I had a wonderful day, mingling with uber-rich entrepreneurs, doing hard sums until my brain hurt and messing about with bamboo canes and bits of string. I’m not a physiologist, but even I could spot that the man with the garish cowboy boots and confident swagger wasn’t an accountant from Slough (turns out he was the founder of Yo! Sushi). In fact, I managed to spot a good few millionaires; most had one ear glued to a mobile, and one louche young man (scooter millionaire) spent the entire day with his lips glued to a bit of totty in a Juicy Couture jogging suit.
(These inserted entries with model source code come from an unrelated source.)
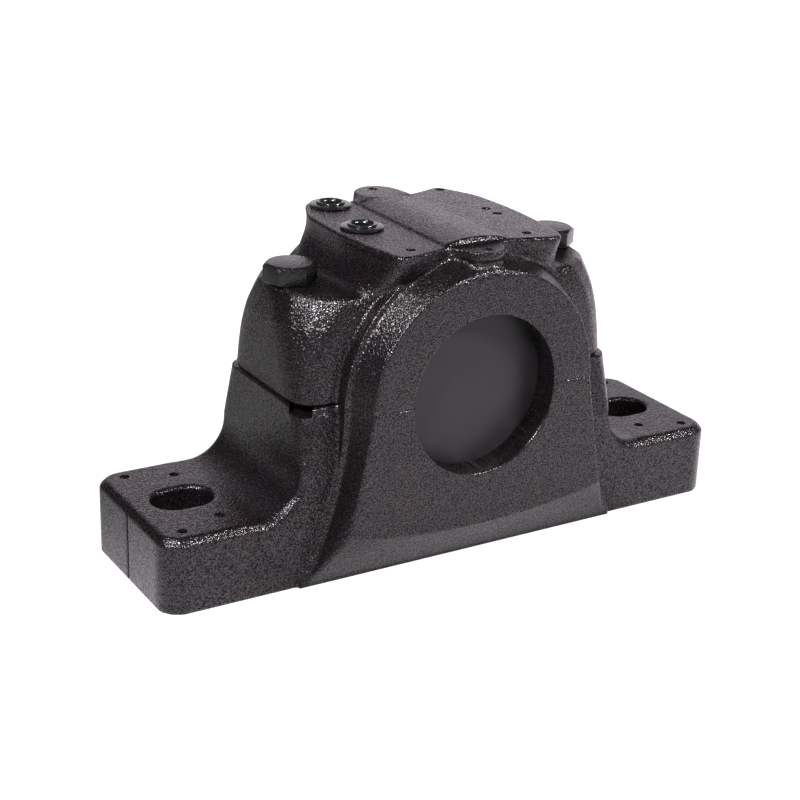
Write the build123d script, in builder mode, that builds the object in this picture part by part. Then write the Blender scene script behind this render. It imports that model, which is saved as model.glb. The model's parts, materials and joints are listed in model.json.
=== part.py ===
"""Split plummer block: a two-piece cast housing, closed on one side, with its bearing on an adapter sleeve.

Millimetres. The origin is at the middle of the mounting face, +X runs along the foot, -Y is the closed
front with the end cover, +Y the side where the shaft comes in, and +Z is up.
"""

import math
import os

from build123d import *

os.makedirs("parts", exist_ok=True)

# --- foot -----------------------------------------------------------------------------------------
foot_length = 255.0
foot_width = 70.0
foot_height = 30.0
foot_corner = 9.5
foot_bevel = 2.6
foot_bolt_end = 22.5  # from a slot's middle to the foot's end
slot_width = 18.0
slot_length = 24.0
slot_bevel = 1.0
scribe_width = 1.0
scribe_depth = 0.6

# --- column, between the foot and the split -------------------------------------------------------
centre_height = 70.0  # bore axis and split plane
column_length = 144.2
column_depth = 62.6  # at the split
column_corner = 9.0  # radius at the split
column_foot_corner = 3.0
column_blend = 16.0  # hollow curve from the foot's top up to the column's end
underside_wall = 9.0
underside_half_length = 88.0
underside_side_height = 21.0
underside_middle_half_length = 52.0
pry_slot_width = 14.0
pry_slot_height = 3.0
pry_slot_depth = 5.0

# --- drums, the round bosses on both faces --------------------------------------------------------
body_width = 95.0  # over both faces, along the shaft
drum_radius = 49.0
drum_draft = 22.0  # degrees, side of the drum
drum_flare = 9.0  # how much wider each side of the face is at its foot
flare_share = 0.45  # of the spread to the skirt, at the skirt's height
skirt_height = 22.5  # where the face's side ends
skirt_middle_height = 16.5
skirt_half_length = 72.0
skirt_out = 0.6  # the skirt's foot, past the foot's face
bead_width = 1.6
bead_height = 0.8

# --- bore, from the middle plane outwards ---------------------------------------------------------
seat_radius = 50.0
seat_width = 44.0
relief_radius = 42.0
relief_width = 4.5
shoulder_width = 3.5
groove_radius = 37.0
groove_width = 6.0
opening_radius = 31.7

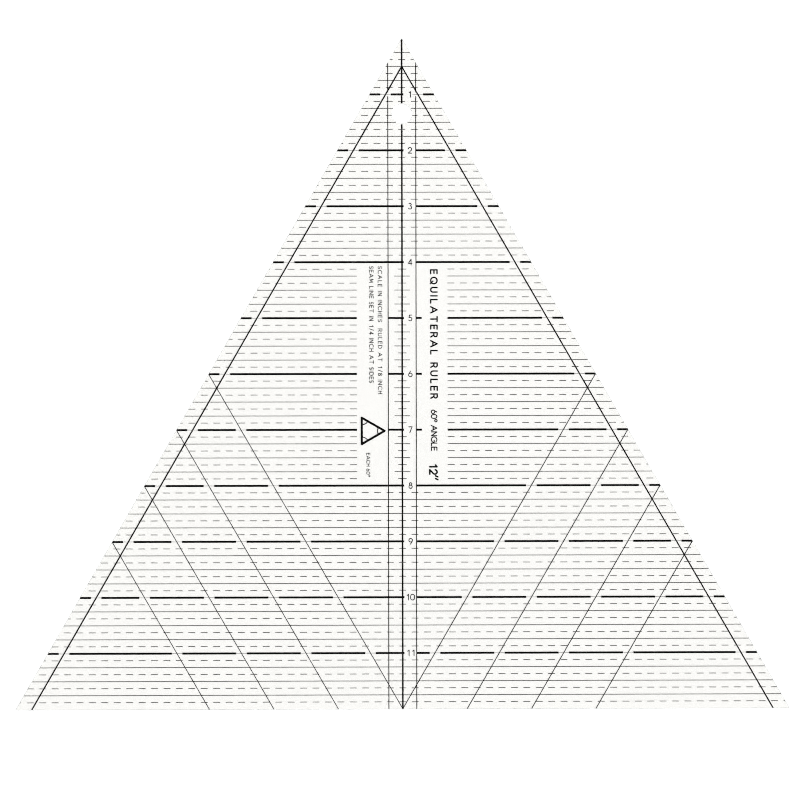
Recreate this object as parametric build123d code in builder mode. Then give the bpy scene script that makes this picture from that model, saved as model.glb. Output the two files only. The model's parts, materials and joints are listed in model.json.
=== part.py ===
from build123d import *

import os
from math import cos, floor, radians, tan

# A 60 degree triangle quilting ruler: one clear acrylic plate, printed in black on its underside.
# It lies flat with the print down. +Z is up, +Y points to the apex, and the origin is the middle
# of the footprint on the surface that the ruler lies on. The scale counts inches from the apex.

INCH = 25.4
SCALE = 12  # inches from the apex to the base
HALF_APEX = radians(30)
SLOPE = tan(HALF_APEX)  # half width gained for each unit of depth

# Plate
HEIGHT = SCALE * INCH
PLATE_T = 3.0
TIP_R = 0.3  # the three sharp corners are only just rounded
EASE = 0.2  # the upper edges are broken by this much
HOLE_R = 4.5
HOLE_DEPTH = 1.35  # inches from the apex to the centre of the hanging hole
PRINT_CLEAR_R = 4.65  # no ink nearer than this to the hole's axis
PRINT_CLEAR_SIDES = 24  # sides of the polygon that the print leaves open round the hole

# Print: line thicknesses in mm
INK_T = 0.03
CENTRE_W = 0.68
SEAM_W = 0.56
BAND_W = 0.36
INCH_W = 0.86
SIXTY_W = 0.32
FINE_W = 0.23
HAIR_W = 0.1

# Print: places in inches
SEAM_APEX = 0.5  # depth where the two seam lines meet, 1/4 inch inside both sides
BAND_X = 0.25
BAND_BREAK = 0.035  # the band lines stop this far each side of the 1 inch line
SIXTY_STARTS = (6, 7, 8, 9)  # depths on the sides where the 60 degree lines start
CROSSING_GAP = 0.19  # opening in an inch line where a slanted line crosses it
INCH_END = 0.03  # the inch lines run this far past the centre line, up to the numeral
PANEL_TOP, PANEL_END = 4, 8  # depths between which the two lettered panels lie
PANEL_X = 0.8125  # outer edge of the panels
STUB_END = 0.35  # short end of an inch line that stands in the right panel
DASH_PITCH = 2 / 9
DASH = 0.122
PANEL_DASH_X = 0.875  # the first dash beside a panel
QUARTER_TICK, EIGHTH_TICK = 0.139, 0.075  # half lengths of the ticks on the centre line
OVERRUN = 0.1  # lines are drawn this far past the plate's edge and trimmed there

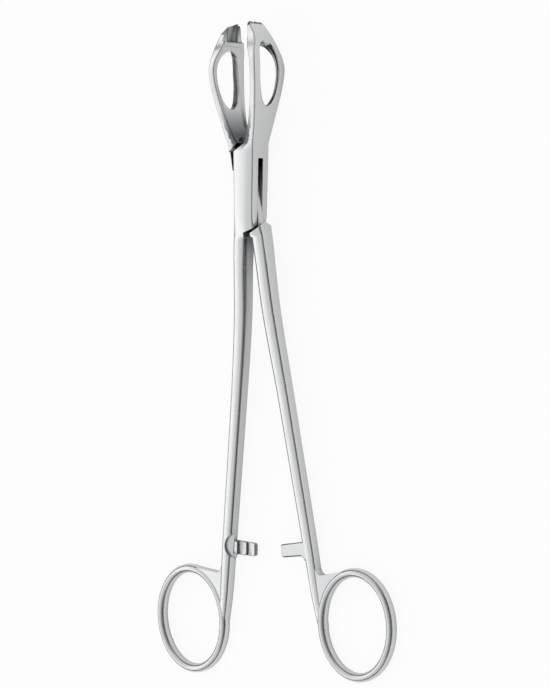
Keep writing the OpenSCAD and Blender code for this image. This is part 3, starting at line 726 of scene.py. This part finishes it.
def makeLight():
    world = bpy.data.worlds.new("studio")
    bpy.context.scene.world = world
    world.use_nodes = True
    tree = world.node_tree
    tree.nodes.clear()
    sky = addNode(tree, "ShaderNodeBackground", {"Color": (1, 1, 1, 1), "Strength": studio["sky"]})
    addNode(tree, "ShaderNodeOutputWorld", {}, {"Surface": sky.outputs[0]})
    data = bpy.data.lights.new("softbox", "AREA")
    data.shape = "RECTANGLE"
    data.size, data.size_y = studio["softboxSize"]
    data.energy = studio["softboxPower"]
    lamp = bpy.data.objects.new("softbox", data)
    bpy.context.scene.collection.objects.link(lamp)
    a = math.radians(studio["softboxAngle"])
    lamp.location = (studio["distance"] * math.sin(a), 0, studio["distance"] * math.cos(a))
    lamp.rotation_euler = (Vector((0, 0, 0)) - lamp.location).to_track_quat("-Z", "Y").to_euler()


def makeCard(name, points, faces, shade):
    mesh = bpy.data.meshes.new(name)
    mesh.from_pydata(points, [], faces)
    card = bpy.data.objects.new(name, mesh)
    bpy.context.scene.collection.objects.link(card)
    material = bpy.data.materials.new(name + ", grey")
    material.use_nodes = True
    tree = material.node_tree
    tree.nodes.clear()
    glow = addNode(tree, "ShaderNodeEmission", {"Color": (1, 1, 1, 1), "Strength": shade})
    addNode(tree, "ShaderNodeOutputMaterial", {}, {"Surface": glow.outputs[0]})
    mesh.materials.append(material)
    card.visible_camera = card.visible_diffuse = card.visible_shadow = card.visible_transmission = False


def makeCards():
    # a grey and a dark card on the camera's side and a dark wall all round: only reflections see them,
    # where they draw the edges of the steel
    r, deep, around = studio["cardDistance"], 1, 24
    for low, high, shade in studio["cards"]:
        corners = [(math.radians(a), y) for a, y in ((low, -deep), (high, -deep), (high, deep), (low, deep))]
        makeCard("card", [(r * math.sin(a), y, r * math.cos(a)) for a, y in corners], [(0, 1, 2, 3)], shade)
    wallRadius, step = 1.2 * r, 2 * math.pi / around
    points = [(wallRadius * math.cos(step * i), wallRadius * math.sin(step * i), h)
              for h in (0, studio["wallHeight"]) for i in range(around)]
    faces = [(i, (i + 1) % around, around + (i + 1) % around, around + i) for i in range(around)]
    makeCard("wall", points, faces, studio["wallShade"])


makeCamera()
satin = satinSteel()
print("camera and steel")
pieces = [
    layDown(boxLever(), "boxLever", -lock["opened"] / 2, "box_half", "box_lever"),
    layDown(tenonLever(), "tenonLever", lock["opened"] / 2, "tenon_half", "tenon_lever"),
    layDown(lockPin(), "lockPin", 0, "box_half", "lock_pin"),
]
for piece in pieces:
    piece.data.materials.clear()
    piece.data.materials.append(satin)
makeFloor()
makeLight()
makeCards()
print("floor, light and cards")
bpy.context.scene.view_settings.view_transform = "Standard"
It was completely fascinating, and at the end of the day we all had to line up in front of the cameras, so that the psychologists could reveal just how astute and clever they were in correctly identifying all the millionaires. Only they clearly weren’t that clever, because between the super-rich workaholics stepped one rather bemused part-time picture editor from Devon. I don’t know who was more surprised when our identities were revealed, but it felt pretty fantastic to be told that I had the same money-making potential as some of this country’s most successful entrepreneurs. My fifteen seconds of fame never made it to the screen, but the experience will be forever engraved on my memory; a tiny nugget of fools’ gold that will glint and sparkle but never make me rich.
So what is the point of all this, I can hear you asking? Well, just this: Life isn’t really about making money, and if there is one thing that I’ve learned in the past six years it is that possessions and cash don’t make you happy - they can make you comfortable, but they can’t ever bring true contentment. I know I’ll never be a millionaire, but I know also that there are hundreds of people out there who think nice things about me. I have a wealth of love flowing into my life, and that alone gives me riches beyond compare. Sorry if I’m making you nauseous, but I’m feeling philosophical today and I wanted to let you know that my proudest achievement, apart from my darling girls, is this site. So thank you for visiting, and thank you for your kind words.